Amazon creative content is especially impactful on Prime Day, as there are a lot more customers browsing the marketplace and shopping specifically for deals. The budget that you allocate toward content will depend on the size of your operation and your business goals. The round table experts also recommend that sellers freshen up their pay-per-click campaigns and find new keywords to target now, so that you aren’t scrambling right before Prime Day.

Establishing Pricing and Inventory Strategies

When planning how much to increase your inventory count by, Chad Rubin at Skubana recommends that sellers should analyze their sell-through on Amazon and understand what their sessions were during the previous year in order to figure out how much stock they need to have in place.

With regard to pricing, Feedvisor’s very own Aaron Ellis explained that sellers need to understand the importance of the 80/20 rule, which is the industry rule of thumb that 20% of your selling items generate 80% of your sales, give or take. With the example of 1,000 selling SKUs, the top 200 SKUs (20% of your catalog) most likely generate about 80% of sales.
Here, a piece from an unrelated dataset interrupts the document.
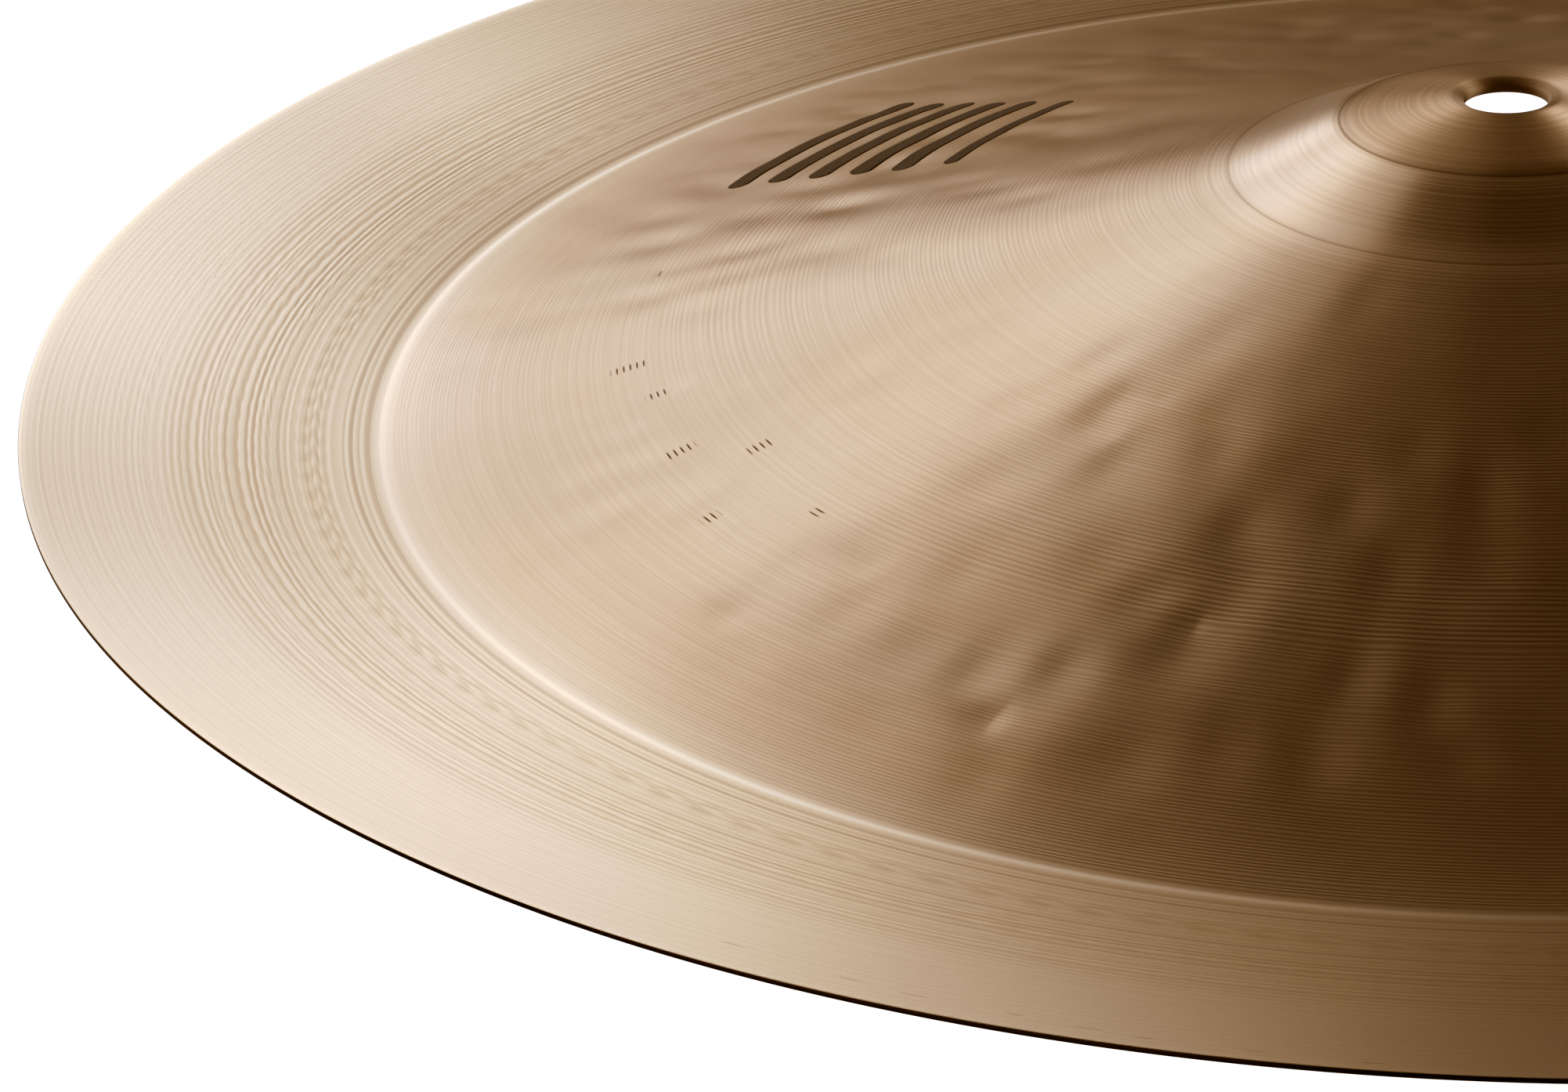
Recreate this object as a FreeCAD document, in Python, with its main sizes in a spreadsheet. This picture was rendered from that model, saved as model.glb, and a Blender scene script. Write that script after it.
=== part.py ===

The number of top selling items will vary depending on several factors, such as the size of your business and what items you are selling.

For competitive pricing, sellers should drop their floor prices in order to get rid of as much inventory as possible. Understanding your best products closely and having a portfolio management strategy will help you give preferential price treatment to the items that will move the needle. During the Prime Day season more than ever, sellers need to pay attention to how they reprice in order to maximize their chances of holding on to Buy Box share. After all, the shopping holiday is about moving products, so if you are getting the clicks on Prime Day and are in stock through the post-Prime Day acceleration, you will be set up for success.